Lenders are never short of tricks up their sleeves with their offerings. One such ploy is the 0% EMI scheme which makes borrowers believes that they are getting the loan for free and that they only have to repay as much as they borrow. These schemes, however, come with high processing fees, which means that you will be paying more towards these charges than you would towards the interest component of a regular loan.

5. Plan for repayment in Advance

Most lenders have their own EMI calculator facility which allows you to check the repayment schedule of the loan before you even borrow the amount. All you have to do is enter the amount you wish to borrow along with the interest rate and the tenure of the loan, and the system will generate your EMIs and display an amortisation table that will help you understand how much you will have to pay on a monthly basis.

Ways to Build Credit History

  1. The easiest way is to log onto online aggregators, offering cards and loans from multiple financial institutions. Based on your profile, these aggregators will pass your details to banks and non-banking financial companies (NBFCs).
  2. If the institutions are interested, they will call you. But it could also lead to too many marketing calls and too many institutions asking for documents.
  3. Individuals with no credit history can take an add-on card with their parents or close relatives. An add-on card will capture your financial transactions and help you build a credit profile.
  4. Another option is to take a credit card against a fixed deposit (FD). If you open an FD of ₹20,000 or more with a bank, it would be willing to offer you a credit card linked to the FD. The limit would be close to the deposit that you hold.
  5. Banks are comfortable issuing a credit card based on fixed deposit (FD) as they can put a lien on the FD if the person defaults. The FD works like collateral.
  6. Say, a person opens an FD with a bank for ₹20,000. The bank will, typically, give a credit limit of 90% on the credit card. It means the depositor will get a card with a credit limit of ₹18,000. In such cases, the bank doesn’t need you to have any prior credit history.
  7. Once a person starts using such a card and repaying on time, he will begin building a credit history over time. Most credit bureaus take one or two years of history into account when assigning a credit score.
  8. Secured credit cards are also a good option for freelancers, who don’t have a regular income. Banks, usually, would not lend to such a profile if they don’t have a credit history.

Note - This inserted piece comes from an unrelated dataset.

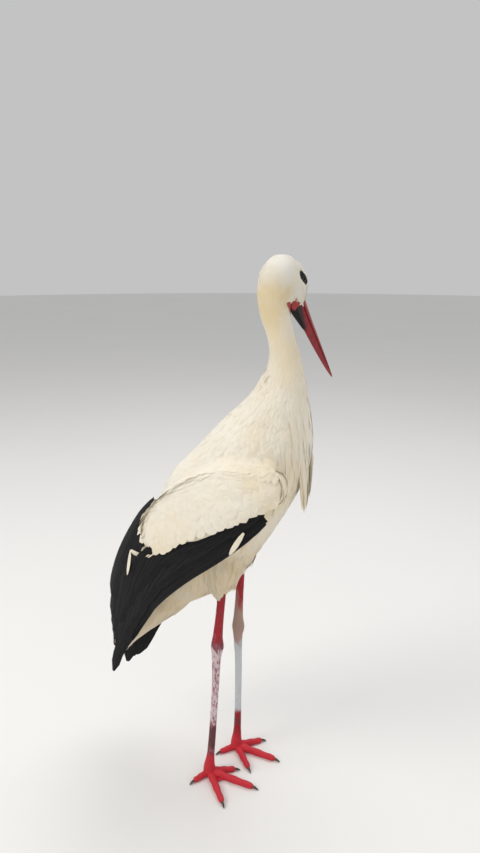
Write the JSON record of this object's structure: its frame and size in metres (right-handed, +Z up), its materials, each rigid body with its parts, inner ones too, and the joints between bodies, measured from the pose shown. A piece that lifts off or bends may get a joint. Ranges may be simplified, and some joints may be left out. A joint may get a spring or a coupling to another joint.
{
  "type": "white stork",
  "caption": "Life-size still model of an adult white stork standing on both feet, head turned to its left, red bill pointing down.",
  "frame": {"origin": "on the floor, under the middle of the bird's overall box", "axes": "+X the way the breast faces, +Y the bird's left, +Z up"},
  "size_m": [0.373, 0.2288, 0.925],
  "materials": {
    "plumage_white": "matt warm white feathers",
    "plumage_black": "matt black flight feathers with a faint sheen",
    "bill_horn": "satin crimson horn",
    "leg_skin": "scaly red skin, chalky where droppings have dried",
    "eye": "wet gloss, dark brown iris and black pupil",
    "claw_horn": "worn dark horn"
  },
  "bodies": {
    "root": {"head": "plumage_white", "bill_upper": "bill_horn", "bill_lower": "bill_horn", "eye_right": "eye", "eye_left": "eye", "neck": "plumage_white", "breast_ruff": "plumage_white", "trunk": "plumage_white", "tail": "plumage_white", "thigh_right": "plumage_white", "wing_right": "plumage_white", "secondaries_right": "plumage_black", "tertials_right": "plumage_black", "primaries_right": "plumage_black", "leg_right": "leg_skin", "foot_right": "leg_skin", "claw_middle_right": "claw_horn", "claw_outer_right": "claw_horn", "claw_inner_right": "claw_horn", "claw_hind_right": "claw_horn", "thigh_left": "plumage_white", "wing_left": "plumage_white", "secondaries_left": "plumage_black", "tertials_left": "plumage_black", "primaries_left": "plumage_black", "leg_left": "leg_skin", "foot_left": "leg_skin", "claw_middle_left": "claw_horn", "claw_outer_left": "claw_horn", "claw_inner_left": "claw_horn", "claw_hind_left": "claw_horn"}
  },
  "joints": []
}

Quick tips to help you build Credit

1. Borrow Responsibly

One of the simplest ways to build a credit history is to get a secured credit card where you regularly pay off your dues. It is advisable to take a credit card against the security of a fixed deposit with the same bank. Each bank prescribes the minimum deposit amount you need to maintain to apply for a credit card. Be watchful to work out the real cost of the credit you want, including how much you will pay back in entirety. It always helps to make financial provisions to ensure you have the capacity to repay borrowings. Remember, in order to construct a good credit history you must repay all your dues in full and at regular intervals.

2. Pay Credit Card balances strategically

The portion of your credit limits you’re using at any given time is called your credit utilization. A good guideline: Use less than 30% of your limit on any card, and lower is better. The highest scorers use less than 7%. You want to make sure your balance is low when the card issuer reports it to the credit bureaus, because that’s what is used in calculating your score. A simple way to do that is to pay down the balance before the billing cycle ends or to pay several times throughout the month to always keep your balance low.

3. Choose to be a Guarantor/ Co-Applicant

It is advisable for a new to credit user to apply for credit either as a guarantor or a co-applicant. This will help strengthen the borrower’s credit record as the primary loan holder and the co-applicant share equal responsibility for the debt, and the loan will appear on both credit reports. However, being a guarantor or a co-applicant entails a serious commitment and assurance especially when the latter is unable to make the required payments, thus affecting one’s ability to get credit in the future.

4. Review your borrowings closely

Once you start using your credit card frequently, banks will report your credit behaviour to credit bureaus, who will assign a score; a three digit number that exemplifies one’s spending behaviour and payment history. You can review your credit score by arranging for your credit report or score from the credit bureaus.

Lately, most credit bureaus have introduced a new to credit’ score for customers who have no credit footprint on the bureau. This score is usually a rank basis the performance of statistically similar customers. These customers however will not have the usual credit score that ranges between 300 & 900 in India.

Remember that your credit history starts to build up from the time that you first get credit. Your good financial behaviour now can make your access to credit faster and easier at later stages in life when you may need it more, so be responsible.